Na semana passada, Bolsonaro concluiu sua minirreforma ministerial. O resumo dela é o seguinte: para não cair por impeachment, o presidente entregou completamente o governo ao “centrão”. O senador Ciro Nogueira, presidente do PP, foi nomeado para o comando da Casa Civil, antes sob direção do general Luiz Eduardo Ramos. Também o Ministério do Trabalho foi recriado. Ainda que sob direção de Onyx Lorenzoni, o novo ministério abrirá mais espaço para cupinchas do centrão.
A primeira coisa curiosa a se notar é o fato de que militares têm de ser desalojados do poder em nome do centrão, como no caso da Casa Civil. A nossa “esquerda”, que falava tanto de “golpe militar” e “fascismo”, agora se cala. O suposto risco alardeado aos quatros ventos por anos é hoje debelado pelas incríveis forças de resistência antifascistas do… centrão! Isso comprova quão falaciosa era a tese do “golpe”, cujo objetivo real era alçar a imagem de Lula como “salvador da democracia” (pelas urnas, é claro).
A segunda coisa a se notar – muito mais importante – é que a nomeação de Ciro Nogueira representa já a transição ao governo Lula dentro do próprio governo Bolsonaro. Como assim?
O Ministério da Casa Civil é de longe o mais importante dentro do Poder Executivo. É ele que articula todos os demais e, inclusive, a relação do Executivo com o Legislativo. Por isso, é um ministério-chave também em processos eleitorais. Ele de fato controla grande parte da máquina, da alavanca do Poder Executivo; é o diferencial na hora de o Executivo intervir pesadamente a favor de um candidato ou outro. José Dirceu, ministro da Casa Civil, ia suceder Lula, não fosse o mensalão. Dilma, ministra da Casa Civil, sucedeu o grão-petista. Nogueira, entretanto, não vai suceder Bolsonaro, pois não tem hoje pretensões eleitorais-presidenciais. Nogueira servirá como alavanca a outro candidato, não a si mesmo. A questão central é: quem?
Bolsonaro quer lua de mel com Nogueira, para que o apoie em 2022. Inclusive, como é agora público, Bolsonaro tenta se refiliar ao PP (do qual fez parte entre 2005 e 2016, como base de apoio de Lula e Dilma). Mas, como tem sido amplamente noticiado, há muita resistência no PP contra o retorno de Bolsonaro. O PP quer ter as mãos livres para apoiar outro candidato (mesmo que no meio do processo eleitoral). Ter Bolsonaro como candidato próprio significa, para o PP, não poder compor imediatamente a base de outro governo, caso o atual presidente perca. E as chances de Bolsonaro perder crescem a cada dia. O PP pode até se coligar com Bolsonaro, mas quer ter as mãos livres para mudar de posição, de facto.

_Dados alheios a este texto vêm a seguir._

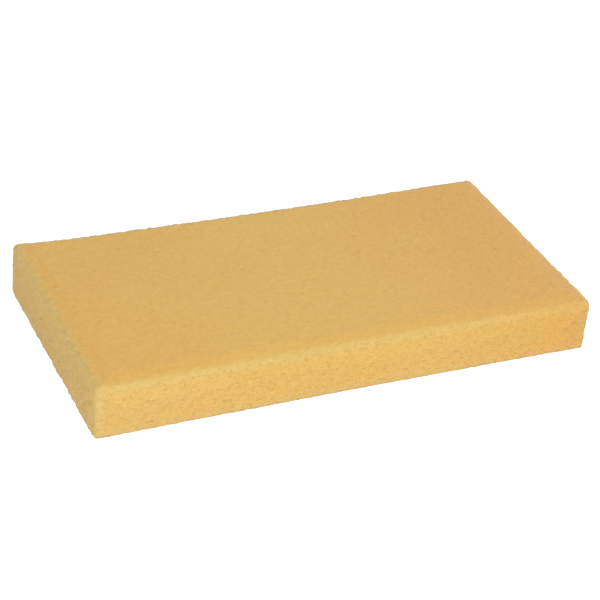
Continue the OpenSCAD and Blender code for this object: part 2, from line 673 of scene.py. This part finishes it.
def camera_matrix(studio):
    """The camera's place and turn, from the direction it looks from and its roll."""
    flat = math.cos(studio.elevation)
    back = Vector((
        math.sin(studio.azimuth) * flat,
        -math.cos(studio.azimuth) * flat,
        math.sin(studio.elevation),
    ))
    level = Vector((0, 0, 1)).cross(back).normalized()
    upright = back.cross(level)
    right = math.cos(studio.roll) * level + math.sin(studio.roll) * upright
    up = math.cos(studio.roll) * upright - math.sin(studio.roll) * level
    turn = Matrix((right, up, back)).transposed().to_4x4()
    turn.translation = MIDDLE - studio.aside[0] * right - studio.aside[1] * up + studio.distance * back
    return turn


def seen_directly(sheet):
    """1 where a ray comes straight from the camera, or by way of gloss or glass."""
    kinds = ("Is Camera Ray", "Is Glossy Ray", "Is Transmission Ray")
    rays = [sheet.node("ShaderNodeLightPath", out=kind) for kind in kinds]
    return rays[0].most(rays[1]).most(rays[2])


def area_light(context, name, place, width, power, colour):
    """Sets a square light at a place, turned to the middle of the block."""
    data = bpy.data.lights.new(name, "AREA")
    data.size = width
    data.energy = power
    data.color = colour
    lamp = bpy.data.objects.new(name, data)
    lamp.location = place
    lamp.rotation_euler = (MIDDLE - Vector(place)).to_track_quat("-Z", "Y").to_euler()
    context.collection.objects.link(lamp)


# Place, width and colour of each lamp, whose power is the studio's value of the same name
LAMPS = {
    "key": ((-0.6, -1.5, 1.2), 1.2, WHITE),
    "second": ((0.9, -1.4, 1.0), 1.2, WHITE),
    "side": ((-1.6, -0.6, 0.9), 1.2, (0.89, 1.0, 0.86)),
    "rim": ((1.6, 0.5, 1.0), 1.4, WHITE),
}


def lay_floor(context):
    """Lays white paper under the block, which looks white to the camera and still takes its shadow."""
    half_width = 6.0
    paper_white = (0.85, 0.85, 0.85)
    glow_strength = 1.22
    glow_share = 0.76
    data = bpy.data.meshes.new("floor")
    mesh = bmesh.new()
    bmesh.ops.create_grid(mesh, x_segments=1, y_segments=1, size=half_width)
    bmesh.ops.translate(mesh, verts=mesh.verts, vec=(0, 0, LOW.z))
    mesh.to_mesh(data)
    mesh.free()
    floor = bpy.data.objects.new("floor", data)
    context.collection.objects.link(floor)
    paper = bpy.data.materials.new("white_paper")
    sheet = Sheet(paper)
    matte = sheet.node("ShaderNodeBsdfDiffuse", None, {"Color": (*paper_white, 1.0)})
    glow = sheet.node("ShaderNodeEmission", None, {"Color": (*WHITE, 1.0), "Strength": glow_strength})
    share = seen_directly(sheet) * glow_share
    surface = sheet.node("ShaderNodeMixShader", None, {0: share, 1: matte, 2: glow})
    sheet.node("ShaderNodeOutputMaterial", None, {0: surface})
    data.materials.append(paper)


def light_all_round(scene, fill_strength):
    """Sets the even light from all round, and a white backdrop for the camera."""
    world = bpy.data.worlds.new("studio")
    scene.world = world
    sheet = Sheet(world)
    fill = sheet.node("ShaderNodeBackground", None, {0: (*WHITE, 1.0), 1: fill_strength})
    backdrop = sheet.node("ShaderNodeBackground", None, {0: (*WHITE, 1.0), 1: 1.0})
    surface = sheet.node("ShaderNodeMixShader", None, {0: seen_directly(sheet), 1: fill, 2: backdrop})
    sheet.node("ShaderNodeOutputWorld", None, {0: surface})


def set_camera(context, studio):
    """Sets the camera that the picture is taken with."""
    lens = bpy.data.cameras.new("camera")
    lens.lens = studio.lens
    lens.sensor_width = 36.0
    camera = bpy.data.objects.new("camera", lens)
    camera.matrix_world = camera_matrix(studio)
    context.collection.objects.link(camera)
    context.scene.camera = camera


class SPONGE_OT_lay_studio(bpy.types.Operator):
    """Lay the white floor and set the lights and the camera"""

    bl_idname = "sponge.lay_studio"
    bl_label = "Lay Studio"
    bl_options = {"REGISTER", "UNDO"}

    def execute(self, context):
        studio = context.scene.studio
        lay_floor(context)
        light_all_round(context.scene, studio.fill)
        for name, (place, width, colour) in LAMPS.items():
            area_light(context, name, place, width, getattr(studio, name), colour)
        set_camera(context, studio)
        context.scene.view_settings.view_transform = "Standard"
        return {"FINISHED"}


class SPONGE_PT_panel(bpy.types.Panel):
    """Sizes, finish and studio of the sponge"""

    bl_label = "Foam Sponge"
    bl_idname = "SPONGE_PT_panel"
    bl_space_type = "VIEW_3D"
    bl_region_type = "UI"
    bl_category = "Sponge"

    def draw(self, context):
        for group_name in GROUPS:
            group = getattr(context.scene, group_name)
            box = self.layout.box()
            for name in group.__annotations__:
                box.prop(group, name)
        self.layout.operator(SPONGE_OT_add_block.bl_idname)
        self.layout.operator(SPONGE_OT_lay_studio.bl_idname)


GROUPS = {"foam_shape": FoamShape, "foam_finish": FoamFinish, "studio": Studio}
CLASSES = (*GROUPS.values(), SPONGE_OT_add_block, SPONGE_OT_lay_studio, SPONGE_PT_panel)


def register():
    for cls in CLASSES:
        bpy.utils.register_class(cls)
    for name, group in GROUPS.items():
        setattr(bpy.types.Scene, name, PointerProperty(type=group))


def unregister():
    for name in GROUPS:
        delattr(bpy.types.Scene, name)
    for cls in reversed(CLASSES):
        bpy.utils.unregister_class(cls)


def main():
    register()
    bpy.ops.sponge.add_block()
    bpy.ops.sponge.lay_studio()


if __name__ == "__main__":
    main()
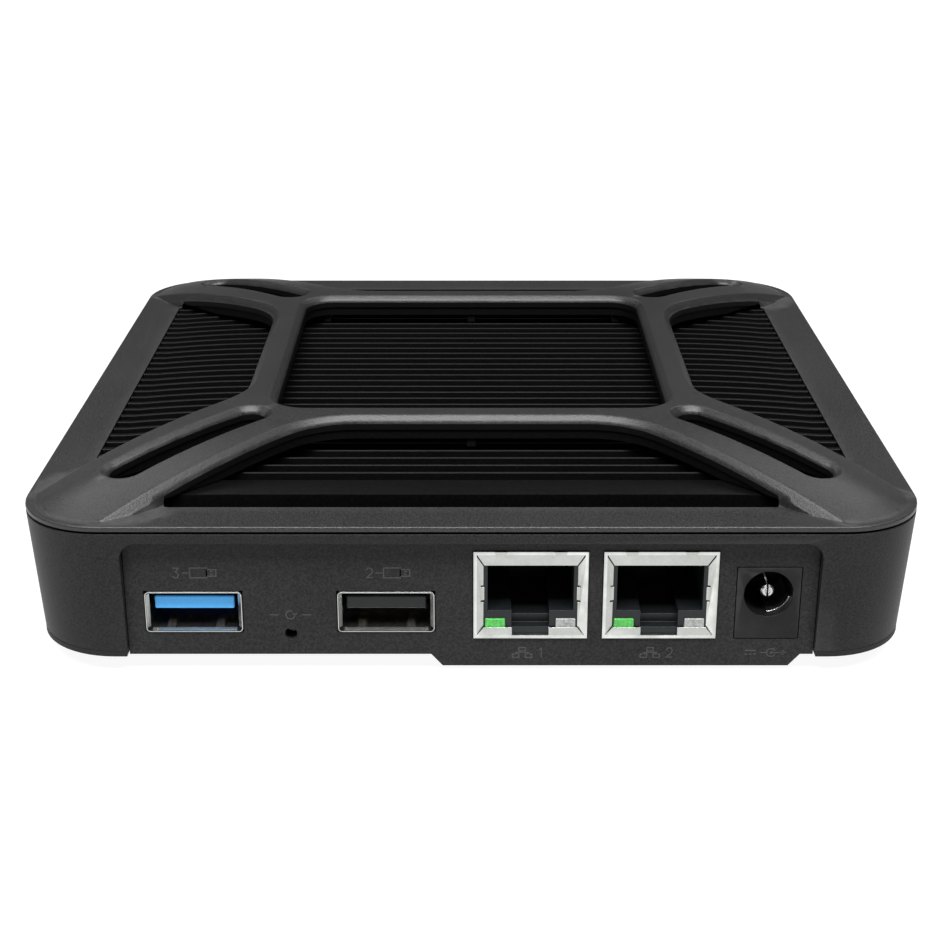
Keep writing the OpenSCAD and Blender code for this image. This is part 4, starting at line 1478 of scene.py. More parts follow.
@dataclass
class Studio:
    """Floor, lights and camera."""

    palette: Palette
    camera_back: float = 279.4
    camera_rise: float = 93.7
    camera_pitch: float = 21.59
    lens: float = 66.67
    sensor: float = 36.0
    shift_x: float = 0.0013
    floor_reach: float = 4.0

    def floor(self) -> None:
        """A plain pale floor."""
        reach = self.floor_reach
        mesh = bpy.data.meshes.new("floor")
        mesh.from_pydata([(-reach, -reach, 0), (reach, -reach, 0), (reach, reach, 0), (-reach, reach, 0)], [],
                         [(0, 1, 2, 3)])
        material = bpy.data.materials.new("floor_paint")
        material.use_nodes = True
        shader = material.node_tree.nodes["Principled BSDF"]
        shader.inputs["Base Color"].default_value = (0.14, 0.14, 0.14, 1.0)
        shader.inputs["Roughness"].default_value = 0.9
        shader.inputs["Specular IOR Level"].default_value = 0.1
        shader.inputs["Emission Color"].default_value = (1.0, 1.0, 1.0, 1.0)
        shader.inputs["Emission Strength"].default_value = 0.93
        mesh.materials.append(material)
        link(bpy.data.objects.new("floor", mesh))

    def softbox(
        self, name: str, place: Point3, size: Point2, power: float, aim: Point3 = (0.0, 0.0, 0.015)
    ) -> None:
        """Adds one soft light.

        Args:
            name: The light's name.
            place: Where it hangs, in metres.
            size: Its width and height, in metres.
            power: Its power in watts.
            aim: The point that it faces, in metres.
        """
        data = bpy.data.lights.new(name, "AREA")
        data.shape = "RECTANGLE"
        data.size, data.size_y = size
        data.energy = power
        light = link(bpy.data.objects.new(name, data))
        light.location = place
        light.rotation_euler = (Vector(aim) - Vector(place)).to_track_quat("-Z", "Y").to_euler()

    def lights(self) -> None:
        """A wide box overhead, a stronger strip above the front edge, two boxes behind, and a dim room."""
        self.softbox("overhead", (0.0, 0.12, 0.8), (1.25, 0.85), 2.0)
        self.softbox("front_strip", (0.0, -0.38, 0.8), (1.1, 0.26), 16.0)
        for name, side in (("left_back", -1.0), ("right_back", 1.0)):
            self.softbox(name, (side * 0.42, 0.62, 0.82), (0.4, 0.4), 1.3)
        world = bpy.data.worlds.new("room")
        world.use_nodes = True
        back = world.node_tree.nodes["Background"]
        back.inputs["Color"].default_value = (1.0, 1.0, 1.0, 1.0)
        back.inputs["Strength"].default_value = 0.1
        bpy.context.scene.world = world

    def camera(self, z_rim: float) -> None:
        """The camera, placed from the level of the case's rim.

        Args:
            z_rim: Level of the case's rim.
        """
        data = bpy.data.cameras.new("camera")
        data.lens = self.lens
        data.sensor_width = self.sensor
        data.shift_x = self.shift_x
        data.clip_start = 0.01
        made = link(bpy.data.objects.new("camera", data))
        made.location = (0.0, -self.camera_back * MM, (z_rim + self.camera_rise) * MM)
        made.rotation_euler = (math.radians(90.0 - self.camera_pitch), 0.0, 0.0)
        bpy.context.scene.camera = made

    def build(self, z_rim: float) -> None:
        """Sets the stage.

        Args:
            z_rim: Level of the case's rim.
        """
        self.floor()
        self.lights()
        self.camera(z_rim)
        view = bpy.context.scene.view_settings
        view.view_transform = "Standard"
        view.look = "None"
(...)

Quem será que o novo ministro da Casa Civil, Nogueira, apoiará num processo eleitoral? Na última semana, em meio à própria CPI, o senador Renan Calheiros – hoje escudeiro-mor de Lula – deu a letra. Ele disse o seguinte: “Eu quero também cumprimentar este amigo querido Ciro Nogueira, grande líder, amigo dileto. Para além de eventual qualquer divergência, eu sou amigo de muita gente aqui no Senado Federal, nesta comissão [CPI] também muito mais, mas nenhum é mais meu amigo quanto meu amigo é o senador Ciro Nogueira”. Lembremos que Nogueira é o mesmo que, serviçal a Lula, chamou Bolsonaro de “fascista” na eleição de 2018 e “genocida” não há muito tempo.
Bolsonaro está numa sinuca de bico. Ele nomeou Nogueira. Supostamente pode demiti-lo. Mas se o fizer, perderá a base de sustentação que o salva do impeachment. Bolsonaro não nomeou Nogueira porque quis, mas porque foi forçado. Ao que tudo indica, Bolsonaro verá dia a dia a campanha eleitoral por Lula crescer dentro do seu próprio governo. Parte significativa da máquina de seu governo – a Casa Civil – tenderá a ser usada para favorecer outro candidato. E é assim que a transição ao petista já começou, dentro do próprio governo Bolsonaro. É uma lição prática de bolsolulismo.
Claro, tudo isso depende de o governo continuar sangrando. Se repentinamente retomar alguma popularidade, muito poderá mudar. Mas manter Bolsonaro sangrando, sem cair, é a especialidade dos petistas. Agora, inclusive, facilitada por mais um agente interno ao próprio governo.
Bolsonaro, impotente e incompetente, é tutelado de todos os lados por petistas, para melhor realizar a transição ao governo Lula. Só uma ação independente da classe trabalhadora pode rasgar o script do bolsolulismo.